The fact is that these options are insulting, intrusive, humiliating, and demeaning, and the sort of thing that a free people should never have to put up with simply to get from point A to point B. The argument from Big Sis that they’re absolutely necessary, that nothing else will do, that no other solution short of Amtrak or Greyhound is possible, is pretty rich coming from a Lilliputian government that routinely ties down its citizens and businesses with regulations, and then excuses the extra cost on the grounds that they can always find a work-around.
It’s time for Big Sis to find a work-around. And not the current SPOT program.
In a May 2010 letter to Department of Homeland Security Secretary Janet Napolitano, Mica noted that the GAO “discovered that since the program’s inception, at least 17 known terrorists … have flown on 24 different occasions, passing through security at eight SPOT airports.” One of those known terrorists was Faisal Shahzad, who made it past SPOT monitors onto a Dubai-bound plane at New York’s JFK International Airport not long after trying to set off a car bomb in Times Square. Federal agents nabbed him just before departure.
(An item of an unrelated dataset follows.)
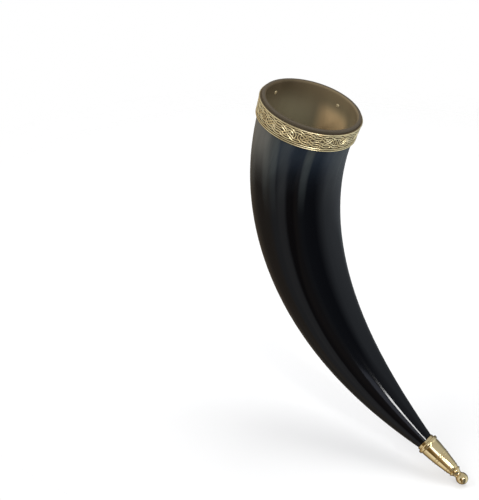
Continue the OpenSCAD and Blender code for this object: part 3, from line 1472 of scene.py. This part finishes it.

Now, Mica has written another letter to over 150 airport administrators reminding them that they can opt out of TSA, and hire private contractors for screening instead. At one point, this seemed to be an attractive option for many airports. In 2004, Mica tried to remind them of the option, but Peter DiFazio (D-Public Employees Unions) suspected a nefarious Bush plot to continue reducing the size of government.
Since the rules actually state that security screeners have the right to use their judgment in determining which screening methods to use, presumably passengers at private security wouldn’t feel it necessary bring a wad of one-dollar bills to get them through security.
In most places, citizens lack the means to force their local airports to do this. The good news is that we do. DIA is owned and operated by the City and County of Denver. With Denver’s municipal elections coming up in May, there’s no reason we couldn’t place a ballot measure requiring DIA to transition to private, non-union, security contractors within a year.